Hace mucho tiempo, al inicio casi de mis estudios de Derecho Constitucional y a medida que iba profundizando en la materia, acuñé en mi ideario un concepto que me inquieta hasta hoy y que no es otro que, el Estado, en su plano garantista, resta a la democracia elementos consistentes para luchar contra los antidemócratas.
El Derecho Civil, el Penal y el resto del Ordenamiento Jurídico, tributarios de la Constitución, son armas válidas para luchar contra los antidemócratas de grano gordo, aquellos que, haciendo de su capa un sayo, roban, matan, cercenan e ignoran sistemáticamente reglas, principios y valores ampliamente reconocidos de la cosa social y la res pública.
Hasta ahí, bien.
Sin embargo, el antidemocrata de pedigree, aquél que cree conocer el sistema tan a fondo que incluso se pretende por encima de él, a ese no hay manera de pillarlo o, por lo menos, de aplicarle las generales de la ley sin que antes nos haya proporcionado innumerables momentos de bochorno democrático tornado en estupor, indignación y cabreo —por este orden— a medida que su insubordinación legal va avanzando.

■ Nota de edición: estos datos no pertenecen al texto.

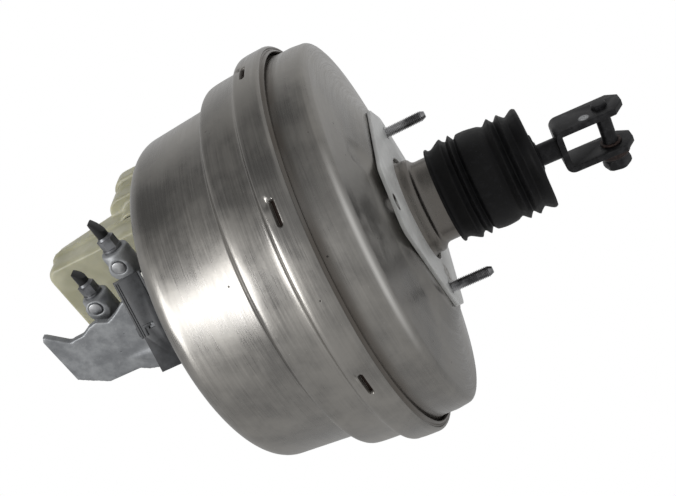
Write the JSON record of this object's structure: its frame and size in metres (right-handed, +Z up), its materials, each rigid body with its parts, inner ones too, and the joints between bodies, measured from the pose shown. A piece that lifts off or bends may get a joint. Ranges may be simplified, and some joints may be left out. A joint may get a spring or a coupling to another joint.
{
  "type": "brake booster with master cylinder",
  "caption": "Tandem vacuum brake booster drum with bolted hydraulic master cylinder, fluid reservoir, pedal rod boot and clevis.",
  "frame": {"origin": "on the booster axis at the rear shell's flat face, which the gasket covers and the studs stand out of", "axes": "+X rearwards along the booster axis towards the pedal, +Z up towards the reservoir cap, +Y to the side away from the outlet ports"},
  "size_m": [0.4575, 0.3004, 0.3072],
  "materials": {
    "satin_sheet_steel": "pressed, satin with drawing marks, light scratches",
    "pressed_steel": "pressed and plated",
    "black_rubber": "moulded, dusty",
    "hub_plastic": "moulded phenolic",
    "bearing_plastic": "moulded low-friction plastic",
    "machined_steel": "turned",
    "spring_steel": "drawn wire",
    "filter_foam": "open foam",
    "black_phosphated_steel": "phosphated and oiled",
    "rusted_steel": "worn coating with surface rust",
    "coated_gasket_sheet": "pressed sheet, satin",
    "zinc_plated_steel": "rolled thread, dull plating",
    "cast_aluminium": "as cast, blasted",
    "machined_aluminium": "machined",
    "dark_steel": "dull plating",
    "coated_pipe": "plastic-coated tube, cut",
    "cream_polymer": "moulded, translucent cream",
    "black_plastic": "moulded",
    "charcoal_plastic": "moulded, fine grain",
    "valve_disc_rubber": "moulded"
  },
  "bodies": {
    "housing": {"front_shell": "satin_sheet_steel", "rear_shell": "satin_sheet_steel", "front_reinforcement": "pressed_steel", "rear_reinforcement": "pressed_steel", "divider_plate": "pressed_steel", "divider_seal": "black_rubber", "front_diaphragm": "black_rubber", "rear_diaphragm": "black_rubber", "neck_seal": "black_rubber", "neck_bearing": "bearing_plastic", "return_spring": "spring_steel", "boot": "black_rubber", "mounting_gasket": "coated_gasket_sheet", "rear_studs": "zinc_plated_steel", "master_cylinder": "cast_aluminium", "front_studs": "zinc_plated_steel", "front_nuts": "zinc_plated_steel", "pilot_seal": "black_rubber", "secondary_spring": "spring_steel", "piston_circlip": "spring_steel", "tube_nuts": "dark_steel", "brake_pipe_stubs": "coated_pipe", "drilling_plugs": "machined_aluminium", "reservoir_grommets": "black_rubber", "reservoir_base": "cream_polymer", "reservoir_top": "cream_polymer", "connector_housing": "charcoal_plastic", "connector_latch": "charcoal_plastic", "housing_bracket": "pressed_steel", "check_valve": "black_plastic", "check_valve_grommet": "black_rubber"},
    "servo_piston": {"front_support_plate": "pressed_steel", "rear_support_plate": "pressed_steel", "plate_retainer": "pressed_steel", "valve_body": "hub_plastic", "stop_key": "pressed_steel", "reaction_disc": "black_rubber", "output_rod": "machined_steel", "poppet_valve": "black_rubber", "poppet_spring": "spring_steel", "poppet_retainer": "pressed_steel", "rod_spring": "spring_steel", "air_filter": "filter_foam"},
    "valve_plunger": {"air_valve_plunger": "machined_steel"},
    "pedal_rod": {"input_rod": "black_phosphated_steel", "clevis": "black_phosphated_steel", "pivot_bolt": "black_phosphated_steel", "pivot_bush": "rusted_steel", "pivot_washer": "black_phosphated_steel"},
    "primary_piston": {"primary_piston": "machined_aluminium", "primary_seals": "black_rubber", "primary_spring": "spring_steel"},
    "secondary_piston": {"secondary_piston": "machined_aluminium", "secondary_seals": "black_rubber"},
    "filler_cap": {"reservoir_cap": "black_plastic"},
    "float": {"level_float": "black_plastic"},
    "check_disc": {"check_valve_disc": "valve_disc_rubber"},
    "cap_seal_disc": {"cap_seal": "black_rubber"}
  },
  "joints": [
    {"name": "pedal_stroke", "type": "slide", "parent": "housing", "child": "valve_plunger", "axis": [-1, 0, 0], "range_m": [0, 0.034], "stiffness_N_per_m": 400, "springref_m": -0.05, "deforming": ["boot", "front_diaphragm", "rear_diaphragm", "return_spring", "poppet_valve", "poppet_spring", "rod_spring", "primary_spring", "secondary_spring"]},
    {"name": "rod_tilt", "type": "hinge", "parent": "valve_plunger", "child": "pedal_rod", "pos_m": [0.012, 0, 0], "axis": [0, 1, 0], "range_deg": [-1.5, 1.5]},
    {"name": "servo_stroke", "type": "slide", "parent": "housing", "child": "servo_piston", "axis": [-1, 0, 0], "range_m": [0, 0.033]},
    {"name": "primary_stroke", "type": "slide", "parent": "housing", "child": "primary_piston", "axis": [-1, 0, 0], "range_m": [0, 0.033]},
    {"name": "secondary_stroke", "type": "slide", "parent": "housing", "child": "secondary_piston", "axis": [-1, 0, 0], "range_m": [0, 0.017]},
    {"name": "cap_lift", "type": "slide", "parent": "housing", "child": "cap_seal_disc", "axis": [0, 0, 1], "range_m": [0, 0.025]},
    {"name": "cap_turn", "type": "hinge", "parent": "cap_seal_disc", "child": "filler_cap", "pos_m": [-0.212, -0.036, 0.15], "axis": [0, 0, 1], "range_deg": [0, 90]},
    {"name": "float_rise", "type": "slide", "parent": "housing", "child": "float", "axis": [0, 0, 1], "range_m": [0, 0.02]},
    {"name": "check_valve_lift", "type": "slide", "parent": "housing", "child": "check_disc", "axis": [1, 0, 0], "range_m": [0, 0.0025]}
  ],
  "couplings": [
    {"joint": "servo_stroke", "follows": "pedal_stroke", "ratio": 0.97},
    {"joint": "primary_stroke", "follows": "pedal_stroke", "ratio": 0.97},
    {"joint": "secondary_stroke", "follows": "pedal_stroke", "ratio": 0.5}
  ]
}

El proceso secesionista ilegal catalán está dando, no me negarán, un nutrido ramillete de personajes, ideas y acciones a cual más disparatada pero que casan directamente con mi temido argumentario legal y vienen a darme una razón que maldita sea la gracia que me hace.
Tipos como Gabriel Rufián, parlamentario nacional que se atreve a jactarse, día tras día de su inquebrantable afán por destruir un sistema que le sostiene a él y a otros de su especie, desluciendo con sus astracanadas un foro, el parlamentario, que se encargaron de bruñir mentes preclaras como Cánovas, Castelar y Sagasta, por citar unos cuantos, entretiene cada poco a su parroquia de ilusos radicales con discursos e intervenciones tan cargadas de ira, odio y resentimiento mal disimulados como de un desconocimiento legal y social increíble para quién ocupa tan alta magistratura estatal.

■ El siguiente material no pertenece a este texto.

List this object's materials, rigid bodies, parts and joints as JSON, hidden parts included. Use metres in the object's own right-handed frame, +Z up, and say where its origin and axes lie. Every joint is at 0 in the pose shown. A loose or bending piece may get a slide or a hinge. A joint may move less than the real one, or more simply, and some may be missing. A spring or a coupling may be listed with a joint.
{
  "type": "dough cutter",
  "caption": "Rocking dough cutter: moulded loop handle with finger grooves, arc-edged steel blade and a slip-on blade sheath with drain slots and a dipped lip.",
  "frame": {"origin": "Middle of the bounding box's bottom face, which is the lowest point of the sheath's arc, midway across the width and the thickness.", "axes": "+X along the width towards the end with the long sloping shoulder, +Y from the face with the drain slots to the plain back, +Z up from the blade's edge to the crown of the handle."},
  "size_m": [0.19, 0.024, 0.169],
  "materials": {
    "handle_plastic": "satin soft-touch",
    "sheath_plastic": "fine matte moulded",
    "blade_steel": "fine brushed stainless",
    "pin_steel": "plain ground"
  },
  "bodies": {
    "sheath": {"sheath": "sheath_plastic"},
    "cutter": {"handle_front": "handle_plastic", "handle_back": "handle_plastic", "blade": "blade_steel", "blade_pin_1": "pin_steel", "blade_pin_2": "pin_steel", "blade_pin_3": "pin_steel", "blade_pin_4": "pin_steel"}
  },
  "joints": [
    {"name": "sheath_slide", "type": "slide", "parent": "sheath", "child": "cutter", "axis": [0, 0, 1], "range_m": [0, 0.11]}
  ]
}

Sea como fuere, si algo no se le puede negar a quién, con solo nombrarle ya se le insulta, es de esconder sus ideas tras subterfugios de todo tipo. Rufián va de cara, no esconde ni su ignorancia ni su estulticia lo cual, visto lo visto, se convierte en un atributo nada desdeñable, al contrario que otra correligionaria suya, Ada Colau.
A la alcaldesa de Barcelona, como a tantos otros actores de este teatrillo sin gracia que nos está tocando vivir —por no decir sufrir— siempre le ha venido grande el traje democrático y lo está demostrando nuevamente en este momento histórico en el que, a base de ponerse de perfil intenta mantenerse al margen de la logística ilegal del 1 de octubre, fecha señalada para la felonía catalana.
Dice que no va permitir que se planten urnas en su feudo al tiempo que afirma que quienes lo deseen van a poder votar desvelando, sin descubrir su contenido, un acuerdo con el presidente de la Generalidad catalana para que se produzca —sin llevarse a cabo—un resultado feliz para todas las partes, principalmente la suya.
Sainete.
Porque Colau se sabe en el punto de mira de Jueces y Fiscales si se posiciona, lo cual le acarrearía una más que probable inhabilitación de todo punto inadmisible para alguien cuyas larvadas intenciones de perpetuación política están por encima de cualquier otra consideración, idea o movimiento. Porque ella va a lo suyo, a medrar.
Y por último los inconscientes, pedazos de una sociedad victima de un letargo inducido durante décadas a base de adoctrinamiento hasta llegar a creer que el ombligo mundial en el que viven y al que pertenecen es víctima de un taimado poder que les anula y no les deja crecer.
Inconscientes que han tomado la decisión maquinal de no ver, pensar ni decidir más allá que lo que otros quieran que lo hagan, capaces de comulgar con ruedas de molino con tal de tranquilizar sus almas cuando otros les dicen que van en la dirección correcta con el paso adecuado hasta llegar al extremo de venerar y practicar el arte del selfie con terroristas condenados, otrora verdugos de inocentes, convertidos ahora, en el ideario colectivo de los inconscientes, en hombres de paz, salvadores y amigos y estrellas del rock si se tercia.
Un suicidio ideológico colectivo del que los —y las— jetas y rufianes se sirven en su propio beneficio conscientes de que, mientras los inconscientes tiren de carro, ellos podrán viajar en él, cómodamente sentados saludando, a su paso, al personal.
Romanones no pudo describirlo más claramente; ¡qué tropa, joder, qué tropa!